Two AAU coaches said college recruiters offered them donations without being prompted. One AAU coach said that over the past decade almost two dozen college coaches, including some from the Pacific-10 and Big Ten conferences, have offered to arrange for donations, ranging from $20,000 to $50,000, to his foundation.

"Everyone is doing it," one prominent AAU coach said. "But if there is a seller, there is a buyer, too, and it involves everyone from agents, runners, college coaches and boosters. AAU coaches say, 'This is a better, easier way.' It may seem right, but ethically it is laundering money. While it is different from handing someone a bag full of cash, the intent is the same."

Sonny Vaccaro, a prominent shoe company representative who helped create the current youth summer basketball league system nearly two decades ago, confirmed that the practice is popular, calling it "brilliant." "It is a unique, newer and cleaner way of getting money to people who have players who may or may not end up at your school," said Vaccaro, who now works for Reebok.

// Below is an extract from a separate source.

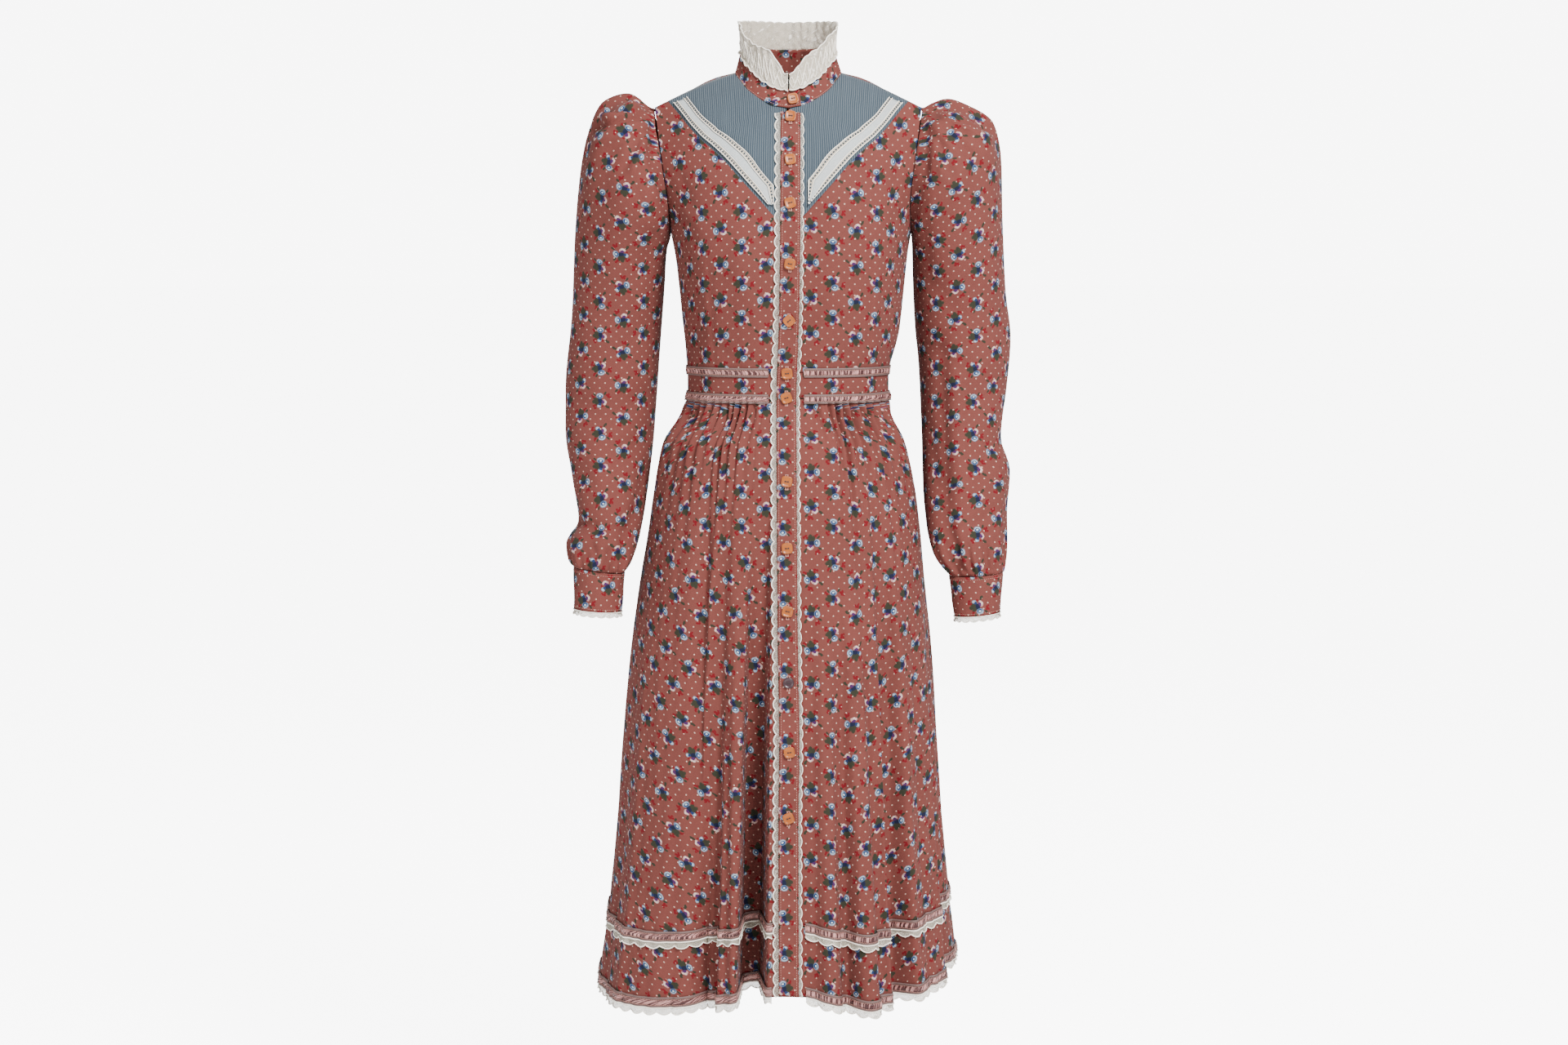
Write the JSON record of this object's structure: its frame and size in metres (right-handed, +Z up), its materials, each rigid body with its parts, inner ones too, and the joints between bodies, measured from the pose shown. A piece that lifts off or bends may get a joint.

NCAA rules prohibit a college to pay, or arrange for its boosters or coaches to pay, any portion of a recruit's expenses for any period before he enrolls in college. Donations to a recruit's AAU team violate that prohibition, the NCAA ruled in a June 2005 decision involving Baylor University. An IRS spokesman declined to comment on whether the practice violated tax laws.

Vaccaro estimated 10 to 15 colleges arrange for booster donations of more than $20,000 to the foundations in a given year. In exchange, they get an inside track on recruiting players. "Why would you remember someone who did not help you, as opposed to someone who did help you?" Vaccaro said. "The person who gave the money would not give the money unless they thought it helped them. There is no benevolence on this level for saving mankind."

Over the past year, The Washington Post has written more than a dozen articles about the shortcomings in the troubled U.S. basketball player development system. A common theme has been that AAU programs have surpassed the high school game and become the dominant force in youth basketball despite operating with little or no oversight on or off the court. Because AAU coaches can offer players free clothing and shoes and travel to high-profile national tournaments, they control the pipeline to colleges and the NBA.

The Post spent six months investigating the financial practices of the AAU programs. It reviewed hundreds of pages of tax documents and spoke to more than two dozen college and AAU coaches. In addition, the newspaper sent 30 AAU coaches a request for additional documents with postage-paid return envelopes.

In interviews, four AAU coaches and two college coaches denied knowing about the donations. The Post found many lower-level AAU programs whose players aren't good enough to warrant such a practice and their foundations serve as a way to gather legitimate contributions so children can play basketball.